Who Fears Death
Nnedi Okorafor
386 pages
published in 2010
As I was reading Who Fears Death, about a third to halfway through it, a simple question sprung to mind: why did I think this was set in Africa? There had been no recognisable place names, no mention of Africa, no hint of what the Seven Rivers Kingdom corresponded to in the real world until almost at the end of the book, when it’s revealed to once have been part of the Kingdom of Sudan (which as far as I can determine, has never existed, at least not under that name). Yet from the start I had no doubt this was set in some part of Africa, but why? Was it just because Nnedi Okorafor is a Nigerian writer? Or the cover, which does look very “African”? Ironically, for once in a field where protagonists are often whitewashed on the cover, here the opposite may have happened; the heroine, Onyesonwu, is described as being “sand dune coloured” in the book, paler than most people.
Because of this, by just looking at her, people know she’s the child of rape, an Ewu, born of an Okeke mother raped by a Nuru man, as part of a strategic campaign of ethnic cleansing by the Nuru of the Okeke, traditionally their slaves. Any child born of rape is not just a permanent reminder of Nuru superiority, it also undermines the Okeke’ future directly, as they aren’t Okeke and nor would their children. Onyesonwu therefore, like all Ewu, is outcast, barely tolerated in Okeke society and that only because of her father, not the man who raped her mother, but the man she chose for her when she and her mother came out of the desert they’d been living in. And it is when her father dies when she’s sixteen, that everything changes for Onyesonwu, when it becomes public that part of the unwanted heritage she has gotten from her mother’s rapist is the ability to practise magic. Now she has to find somebody to teach her how to control her powers and how to use them to protect herself.

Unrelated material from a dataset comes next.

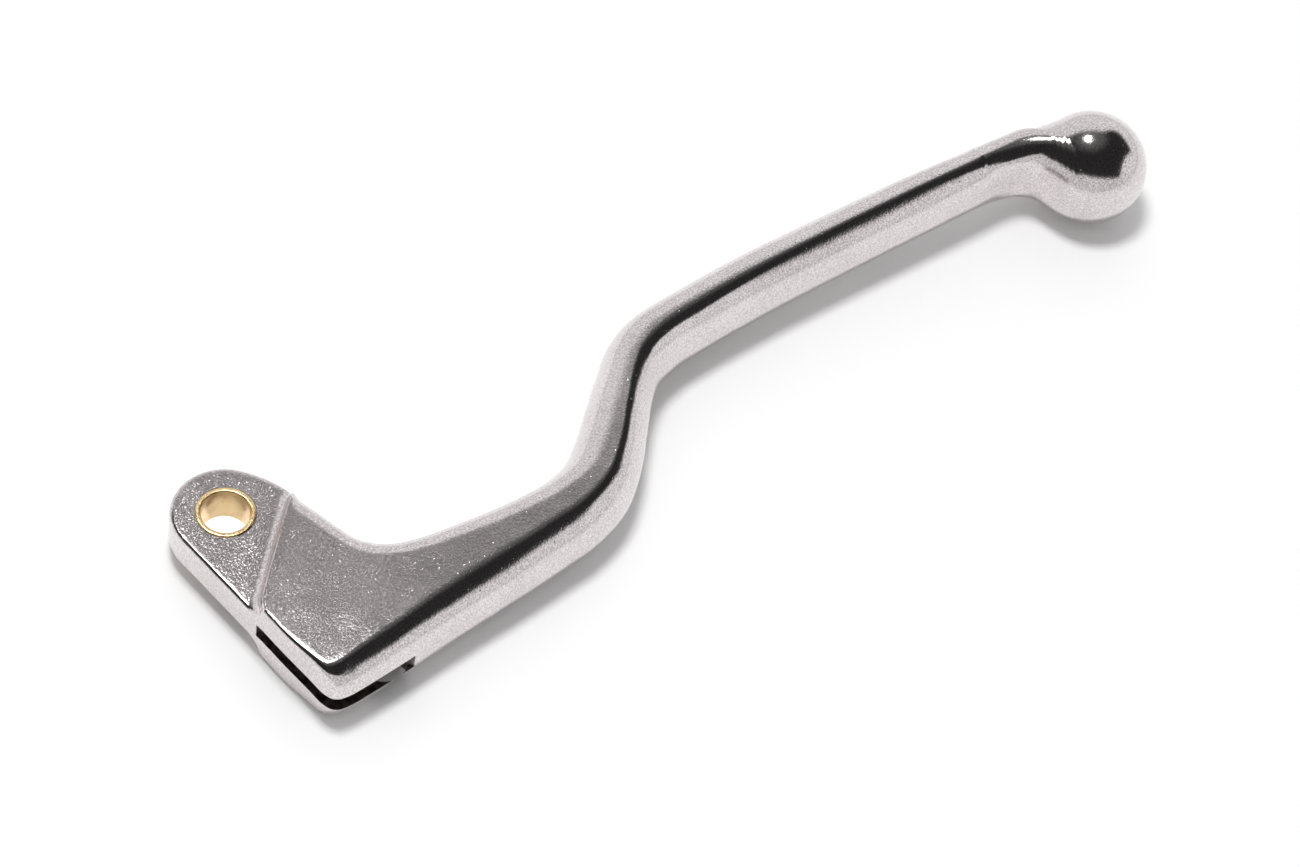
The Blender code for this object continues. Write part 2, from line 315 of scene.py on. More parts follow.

That’s all in the first two short chapters, setting up the rest of the story. At the end of the first chapter it’s established that it’s being told by Onyesonwu to an unknown listener, four years after the death of her father, while she’s waiting for her own death. Throughout the rest of the story she occassionally flashes forward to this moment, as we learn more about why she ended up there. At first the story is told mostly in flashback however as Onyesonwu talks about her growning up and trying to fit in with a society in which she’s an outcast. Her innate sorcerous abilities, in a society where of course sorcery is the domain of men, doesn’t help. Large parts of her story revolve around her struggle to control and learn to use her powers, in the face of the (well intentioned) refusal of those who could help her.
The town Onyesonwu lives in is far removed from the realities of the slow burning civil war that her mother fled, but as the novel progresses it comes closer. It also becomes that the driving force behind the genocide of the Okeke is her own father. And with Onyesonwu’s becoming a woman and growning mastery of her sorcery, she comes to his attention, seemingly setting things up for a familiar quest story, in which Onyesonwu has to defeat her father and overcome the racial and tribal perjudices of both her peoples.
Though this is what more or less happens, it doesn’t quite fit the mold though. Onyesonwu often is more pawn than hero and never escapes the fate that she sees in her initiation rite when the local sorceror master finally takes her as his pupil. At which point it also becomes clear to the reader, if it hadn’t already, that she’s narrating the story shortly before she will be killed by stoning. She’s at peace with this, as the same vision also revealed that her death would change everything for the Nuru, Okeke and Ewu.
But what really sets Onyesonwu apart from a Luke Skywalker say, is that once in full possession of her powers, she’s as destructive and vindictive as her father. When her friend is killed in one town, she blinds the inhabitants. Worse she inflicts on the Nuru capital, through killing every Nuru male in it, whil impregnating every Nuru female, avenging what was done to her mother a million fold.
This isn’t really the sort of behaviour we expect from our science fiction or fantasy heros. Sure, genocide is always the first option space opera protagonists reach for when things get difficult, but it’s supposed to be done rationally, not so emotionally as this. It also makes a mockery of the elegant structure of the prophecy she’s supposedly enacting, as her actions have already changed the world, her death just a coda.
And all through this I kept wondering why it felt so African to me when it was only on the very last page it was revealed it was indeed set in Sudan. Granted, the genocide and civil war reminded me of the South Sudan and Ruanda, but it could’ve just as well been Bosnia twenty years ago. Perhaps it was that curious mixture of what seemed like superstition mixed with actual sorcery embedded in a society that seemed organised on the village level, where high technology like computer tablets do exist, but seem external to village life. Maybe Who Fears Death is just deliberately designed to feed on our prejudices and stereotypes of “Africa”.
This wasn’t an easy novel to read, much more so than Lagoon was. I”m not sure it entirely succeeded in what it set out to to, or even what that was. If you’re new to Okorafor’s writing, perhaps Lagoon would be a better start.